--- begin ---

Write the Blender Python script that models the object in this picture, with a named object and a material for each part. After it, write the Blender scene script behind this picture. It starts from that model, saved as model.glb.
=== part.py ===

--- end ---
--- begin ---

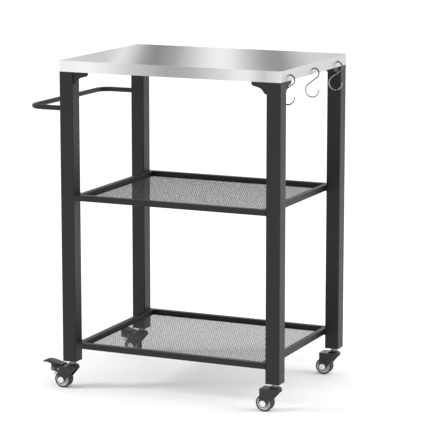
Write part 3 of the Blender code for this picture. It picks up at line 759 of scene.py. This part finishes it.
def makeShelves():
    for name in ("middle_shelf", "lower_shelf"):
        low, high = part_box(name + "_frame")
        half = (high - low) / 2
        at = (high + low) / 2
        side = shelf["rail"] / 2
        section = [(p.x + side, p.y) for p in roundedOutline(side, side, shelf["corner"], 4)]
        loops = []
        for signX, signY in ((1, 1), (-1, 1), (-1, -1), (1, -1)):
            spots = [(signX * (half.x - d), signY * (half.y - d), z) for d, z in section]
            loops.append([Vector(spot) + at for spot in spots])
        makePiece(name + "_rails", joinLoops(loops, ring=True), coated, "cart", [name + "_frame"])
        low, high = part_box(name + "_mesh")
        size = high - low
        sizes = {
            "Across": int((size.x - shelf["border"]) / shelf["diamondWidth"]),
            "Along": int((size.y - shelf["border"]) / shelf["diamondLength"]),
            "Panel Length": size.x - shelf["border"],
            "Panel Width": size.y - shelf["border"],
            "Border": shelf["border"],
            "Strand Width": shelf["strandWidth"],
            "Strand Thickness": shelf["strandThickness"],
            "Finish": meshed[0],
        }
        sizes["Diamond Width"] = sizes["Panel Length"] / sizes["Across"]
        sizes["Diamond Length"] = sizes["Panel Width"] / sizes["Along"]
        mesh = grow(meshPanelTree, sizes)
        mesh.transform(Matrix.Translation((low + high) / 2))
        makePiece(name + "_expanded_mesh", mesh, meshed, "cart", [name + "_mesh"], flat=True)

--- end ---

● Work instructions
Consider the entries above and return each line with the string "Blender".

● Exercise answer
Write the Blender Python script that models the object in this picture, with a named object and a material for each part. After it, write the Blender scene script behind this picture. It starts from that model, saved as model.glb.
Write part 3 of the Blender code for this picture. It picks up at line 759 of scene.py. This part finishes it.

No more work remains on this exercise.